A: Oh yeah. I think so much friendship happens when you eat together, whether that’s like a Bible study or just getting to know somebody—it’s so much easier to do when you’re feeding your face. It’s more fun, too. There’s just something about sharing a meal and connecting that way. I think it’s my favorite part of the day, just sitting down and eating with people.
My grandma taught me how to cook, so there’s some family attachments with that. I don’t know if that’s what you mean.
Q: No, that makes sense. So, you mentioned trying to cook in your dorm room. Do you have a favorite recipe that you came up with when you were in your dorm room that just worked really well?
A: I made pizza and tacos. A lot. But I would make them healthy.
I would just pick one or two vegetables a week and just see what I could do with it. I always went to the farmers’ market because you get half off with your Big Red Dollars, so I would just pick one or two vegetables, and I would buy naan [bread]. You can buy whole grain versions, and it’s really good. And I would just put salsa or whatever vegetable of the week it was and then some cheese on top, and I baked it for like five minutes. It was really easy and it was pizza, so I liked it.
Sometimes I would try to overcomplicate it. I would be like, “I don’t know what to make.” You can’t make grilled chicken in your dorm room, but pizza and tacos. Those were two of my favorite foods, so I might as well make them. I would do black bean tacos, again, with my favorite vegetable on top.
Meat always freaked me out just in my little fridge, so I would just stick more to beans and hummus and stuff like that. It was fun. And my roommate, Macy, also cooked a lot, so we would kind of bounce off each other and do random stuff.
Q: Do you have any advice or tips for college students who might be new to a dorm or new to an apartment and want to cook but don’t really know how to get started?
A: YouTube. Or Pinterest. I always liked cookbooks, but I never wanted to read them. But Pinterest was like social media and cookbooks combined, so our Wholesome, WKU Dietician Pinterest page would totally help.
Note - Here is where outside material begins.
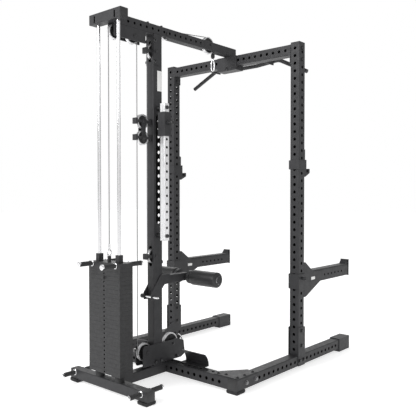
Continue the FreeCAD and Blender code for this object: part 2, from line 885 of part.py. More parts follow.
def stack_plate(number):
    """One plate, counted from the bottom."""
    floor = size("stack_floor") + number * size("plate_pitch")
    slab = box("-stack_width / 2", "stack_front", floor, "stack_width", "stack_depth", "plate_thick")
    spot = size("rod_spacing / 2")
    bores = [rod("z", x, "rod_line", floor - 1, "rod_radius + 2", 30) for x in (-spot, spot)]
    bores.append(rod("z", 0, "rod_line", floor - 1, 12.5, 30))
    middle = floor + size("plate_thick / 2")
    bores.append(rod("y", 0, "rod_line", middle, 5.6, 60))
    return cut(slab, *bores)


def lifted_level():
    """The height of the selector pin's hole."""
    number = size("plate_count - lifted_count")
    return size("stack_floor") + number * size("plate_pitch") + size("plate_thick / 2")


def make_weight_plates():
    return group([stack_plate(number) for number in range(int(size("plate_count - lifted_count")))])


def make_lifted_plates():
    first = int(size("plate_count - lifted_count"))
    return group([stack_plate(number) for number in range(first, int(size("plate_count")))])


def stack_top():
    return size("stack_floor + plate_count * plate_pitch")


def make_head_plate():
    """The stack's top plate, its rod collars and the selector's stem."""
    floor = stack_top()
    slab = box("-stack_width / 2", "stack_front", floor, "stack_width", "stack_depth", 25)
    spot = size("rod_spacing / 2")
    collars = [centred(x, "rod_line", floor + 24, 31, 31, 46) for x in (-spot, spot)]
    bores = [rod("z", x, "rod_line", floor - 1, "rod_radius + 0.4", 80) for x in (-spot, spot)]
    stem = rod("z", 0, "rod_line", 130, 11, floor + 60 - 130)
    pin_hole = rod("y", 0, size("rod_line") - 20, lifted_level(), 5.6, 40)
    return cut(fuse(slab, stem, *collars), pin_hole, *bores)


def make_stack_band_pegs():
    level = stack_top() + 13
    back = size("stack_front + stack_depth")
    return pair(group([band_peg(105, back, level, 1), band_peg(105, size("stack_front"), level, -1)]))


def make_stack_hook():
    """The shackle and swaged end that join the stem to its cable."""
    top = stack_top() + 60
    link = ring("x", 0, "rod_line", top + 20.1, 16, 4)
    swage = rod("z", 0, "rod_line", top + 38, 7, HOOK_TOP - top - 38)
    return fuse(link, swage)


def make_selector_pin():
    face = size("stack_front + stack_depth") + 0.4
    start = size("rod_line") - 11
    shank = rod("y", 0, start, lifted_level(), 5.2, face - start)
    knob = rod("y", 0, face, lifted_level(), 9, 12)
    return fuse(shank, knob)


# Attachments


def make_rail_carriage():
    floor = 1523
    body = cut(centred(-91, 764, floor, 60, 56, 148), centred(-91, 764, floor - 1, 41, 41, 150))
    level = 904 + 14 * size("hole_pitch")
    nose = rod("x", -136, 764, level, 12, 16)
    bore = rod("x", -140, 764, level, 5.4, 30)
    return cut(fuse(body, nose), bore)


def make_carriage_pin():
    level = 904 + 14 * size("hole_pitch")
    return fuse(rod("x", -150, 764, level, 5, 38), rod("x", -166, 764, level, 13, 29.5))


def collar(floor, height):
    """A steel sleeve that goes round an upright with a little play."""
    outside = centred(SIDE, 0, floor, "tube_side + 11.2", "tube_side + 11.2", height)
    return cut(outside, centred(SIDE, 0, floor - 1, "tube_side + 1.2", "tube_side + 1.2", height + 2))


def make_j_cup():
    """A sleeve with a curved shelf for the bar and an upturned lip."""
    floor = 1329
    outline = [(-37, 1280), (-60, 1280), (-117, 1308), (-117, 1336), (-103, 1336)]
    outline += [(-99, 1312), (-76, 1308), (-72, 1340), (-57, 1346), (-57, 1462), (-37, 1470)]
    shelf = plate("YZ_Plane", rounded(outline, 2), 50, SIDE - 25)
    block = centred(SIDE, -57, floor, 50, 36, 66)
    pin = rod("y", SIDE, -56, 1428, 9, 20.2)
    return fuse(collar(floor, 60), shelf, block, pin)


def make_spotter_arm():
    """A long safety arm: tube, side gussets, plastic top strip and end stop."""
    floor = 533
    tube = hollow_tube("beam_side", 80, "tube_wall", 632)
    bore_row(tube, "YZ_Plane", 103, 8, "hole_bore - 5")
    place(tube, SIDE, -672, 595, ALONG_Y)
    strip = box(SIDE - 28, -665, 635, 56, 600, 6)
    stop = box(SIDE - 33, -678, 552, 66, 6, 120)
    wedge_outline = [(-673, 640), (-673, 670), (-664, 670), (-636, 640)]
    wedge = plate("YZ_Plane", rounded(wedge_outline, 2), 50, SIDE - 25)
    outline = [(-38, 706), (-52, 706), (-152, 636), (-300, 622), (-306, 582), (-60, 472), (-38, 472)]
    side = plate("YZ_Plane", rounded(outline, 4), 4, SIDE + 30)
    other = plate("YZ_Plane", rounded(outline, 4), 4, SIDE - 34)
    back = box(SIDE - 34, -40.6, 472, 68, "steel_plate", 234)
    pin = rod("x", SIDE + 40, 0, 603, 9, 34)
    return fuse(tube, strip, stop, wedge, side, other, back, collar(floor, 100), pin)


def make_roller_frame():
    """The thigh rollers' cheeks, arm and axle."""
    outline = [(828, 500), (828, 545), (745, 652), (664, 652), (650, 592), (712, 588), (792, 500)]
    cheek = plate("YZ_Plane", rounded(outline, 10), "steel_plate", 31)
    hole = Part.Circle(V(815, 520, 0), V(0, 0, 1), 7.2)
    pocket(cheek, "YZ_Plane", [hole])
    bridge = box(-31, 690, 595, 62, 25, 50)
    shell = cut(centred(0, 595, 590, 50, 210, 50), centred(0, 595, 593, 44, 220, 44))
    axle = rod("x", -298, 483, 613, "roller_axle", 596)
    boss = rod("x", -46, 483, 613, 26, 92)
    caps = [rod("x", x, 483, 613, 44, 24) for x in (-70, 46)]
    caps += [rod("x", x, 483, 613, 24, 7) for x in (-299, 292)]
    return fuse(pair(cheek), bridge, shell, axle, boss, *caps)


def make_foam_roller():
    spot = 72
    outside = rod("x", spot, 483, 613, "roller_radius", "roller_length")
    return cut(outside, rod("x", spot - 1, 483, 613, "roller_axle + 0.4", 260))


def make_roller_pin():
    shank = rod("x", -80, 815, 520, 7, 140)
    knob = rod("x", 42, 815, 520, 14, 26)
    tip = rod("x", -86, 815, 520, 6, 6)
    return fuse(shank, knob, tip)


def left_and_right(name, right):
    """A pair of pieces that stay separate, the left one mirroring the right."""
    finish("right_" + name, right)
    keep("left_" + name, mirrored(right))


def build():
    left_and_right("upright", make_upright())
    left_and_right("base_tube", make_base_tube())
    finish("rear_cross_tube", make_rear_cross_tube())
    finish("top_crossmember", make_crossmember())
    finish("joint_plates", group([make_foot_plates(), make_corner_gusset()]))
    finish("front_feet", make_front_foot())
    finish("rubber_feet", make_rubber_feet())
    finish("end_caps", make_end_caps())
    finish("frame_bolts", group([make_frame_bolts(), make_gusset_bolts()]))
    finish("overhead_beam", make_overhead_beam())
    finish("beam_saddle", make_beam_saddle())
    finish("head_cross_tube", make_head_cross_tube())
    finish("column", make_column())
    finish("tower_base", make_tower_base())
    finish("pulley_side_plates", make_pulley_side_plates())
    finish("low_pulley_housing", make_low_pulley_housing())
    finish("foot_rests", make_foot_rest())
    finish("slide_rail", make_slide_rail())
    finish("rail_mounts", make_rail_mounts())
    finish("guide_rods", make_guide_rods())
    finish("stack_bumpers", make_stack_bumpers())
    finish("base_band_pegs", make_base_band_pegs())
    finish("tower_bolts", make_tower_bolts())
    finish("pull_up_bar", make_pull_up_bar())
    finish("pulley_axles", make_pulley_axles())
    finish("weight_plates", make_weight_plates())
    finish("lat_cable", make_lat_cable())
    finish("row_cable", make_row_cable())
    finish("block_cables", make_block_cables())
    finish("stack_cable", make_stack_cable())
    finish("floating_block", make_floating_block())
    for name, (y, z, radius) in PULLEYS.items():
        finish(name, make_pulley(y, z, radius))
    finish("lat_hook", make_lat_hook())
    finish("row_hook", make_row_hook())
    finish("lifted_plates", make_lifted_plates())
    finish("head_plate", make_head_plate())
    finish("stack_band_pegs", make_stack_band_pegs())
    finish("stack_hook", make_stack_hook())
    finish("selector_pin", make_selector_pin())
    finish("rail_carriage", make_rail_carriage())
    finish("carriage_pin", make_carriage_pin())
    left_and_right("j_cup", make_j_cup())
    left_and_right("spotter_arm", make_spotter_arm())
    finish("roller_frame", make_roller_frame())
    left_and_right("foam_roller", make_foam_roller())
    finish("roller_pin", make_roller_pin())


def check():
    """Stops before anything is written if an object or a shape has failed."""
    for thing in doc.Objects:
        if "Invalid" in thing.State or "Error" in thing.State:
            raise RuntimeError("%s failed: %s" % (thing.Name, thing.State))
    for label, thing in pieces.items():
        if thing.Shape.isNull() or not thing.Shape.isValid():
            raise RuntimeError("%s has no valid shape" % label)


def write():
    os.makedirs("parts", exist_ok=True)
    for label, thing in pieces.items():
        thing.Shape.exportStep("parts/%s.step" % label)


build()
doc.recompute()
check()
write()
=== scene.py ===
import json
import math

import bmesh
import bpy
from mathutils import Matrix, Vector

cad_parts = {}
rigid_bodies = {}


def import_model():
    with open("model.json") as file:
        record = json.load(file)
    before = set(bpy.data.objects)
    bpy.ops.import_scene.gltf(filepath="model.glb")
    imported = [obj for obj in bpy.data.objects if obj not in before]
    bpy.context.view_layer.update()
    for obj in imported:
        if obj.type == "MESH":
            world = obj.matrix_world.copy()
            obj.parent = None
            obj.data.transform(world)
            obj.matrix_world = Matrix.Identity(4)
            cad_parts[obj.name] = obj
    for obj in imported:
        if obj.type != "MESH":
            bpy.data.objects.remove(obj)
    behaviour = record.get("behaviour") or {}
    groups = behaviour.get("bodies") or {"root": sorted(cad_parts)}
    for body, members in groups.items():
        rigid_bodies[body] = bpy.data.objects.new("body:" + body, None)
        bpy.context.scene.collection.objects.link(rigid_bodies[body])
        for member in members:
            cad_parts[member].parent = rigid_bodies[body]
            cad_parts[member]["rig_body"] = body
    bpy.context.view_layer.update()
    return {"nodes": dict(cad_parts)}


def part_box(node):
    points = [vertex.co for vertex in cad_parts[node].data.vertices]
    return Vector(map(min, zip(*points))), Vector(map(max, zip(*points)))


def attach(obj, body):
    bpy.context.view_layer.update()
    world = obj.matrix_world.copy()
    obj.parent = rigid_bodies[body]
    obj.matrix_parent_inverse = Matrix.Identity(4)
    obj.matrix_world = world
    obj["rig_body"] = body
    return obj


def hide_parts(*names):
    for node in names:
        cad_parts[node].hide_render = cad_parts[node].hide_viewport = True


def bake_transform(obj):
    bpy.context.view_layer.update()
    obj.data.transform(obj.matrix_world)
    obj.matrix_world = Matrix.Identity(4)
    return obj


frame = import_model()
nodes = frame["nodes"]

X_AXIS = Vector((1, 0, 0))
Y_AXIS = Vector((0, 1, 0))
Z_AXIS = Vector((0, 0, 1))
MM = 0.001
PULLEYS = [name for name in nodes if name.endswith("_pulley")]
PLAIN_TUBES = (
    ("left_upright", 2),
    ("right_upright", 2),
    ("left_base_tube", 1),
    ("right_base_tube", 1),
    ("overhead_beam", 1),
    ("rear_cross_tube", 0),
    ("slide_rail", 2),
)


# Camera, floor and light


def make_camera():
    """A view from behind and to one side, at about chest height."""
    lens = bpy.data.cameras.new("camera")
    lens.lens = 49.23
    lens.sensor_width = 36
    camera = bpy.data.objects.new("camera", lens)
    bpy.context.scene.collection.objects.link(camera)
    yaw, pitch = 0.7132, -0.0246
    look = Vector((math.sin(yaw) * math.cos(pitch), -math.cos(yaw) * math.cos(pitch), math.sin(pitch)))
    camera.location = (-2.612, 2.968, 1.165)
    camera.rotation_euler = look.to_track_quat("-Z", "Y").to_euler()
    bpy.context.scene.camera = camera


def area_light(name, place, aim, size, power):
    light = bpy.data.lights.new(name, "AREA")
    light.shape = "DISK"
    light.size = size
    light.energy = power
    lamp = bpy.data.objects.new(name, light)
    lamp.location = place
    lamp.rotation_euler = (Vector(aim) - Vector(place)).to_track_quat("-Z", "Y").to_euler()
    bpy.context.scene.collection.objects.link(lamp)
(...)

To start, you should get a frying pan. You don’t need that many tools, but you will need the basics. That’s why some of our giveaways are basic, like a spatula because a spatula is important to make an omelet. Just start with a few basic tools and a few basic ideas and go for it.
Q: What about eating healthy foods on a budget? Do you think if people got more involved, or if you all were sharing recipes that would be something easily attainable for someone on a budget?
A: Oh yeah. When you first walk into a grocery store it seems so daunting because if you walk over to the almonds they cost, like, $20. But you don’t have to get that. Maybe you get the peanuts unsalted, and maybe you get the seasonable vegetable on sale. But usually, those things are hidden. The grocery store doesn’t want you to know that their healthy food is on sale because they want you to buy the expensive healthy food because it is a fad, so you just need to know the secrets and ins and outs.
It is kind of fun to explore the grocery store. Like when the apples are on sale, you get the apples, and when the grapes are on sale, you get the grapes. You can find meat that’s really good, but it’s on sale that week! So it can turn into a game that you play when you go to the grocery store.
Correction: Abby Watkins’ name was misspelled at the time of publication. This error has been corrected.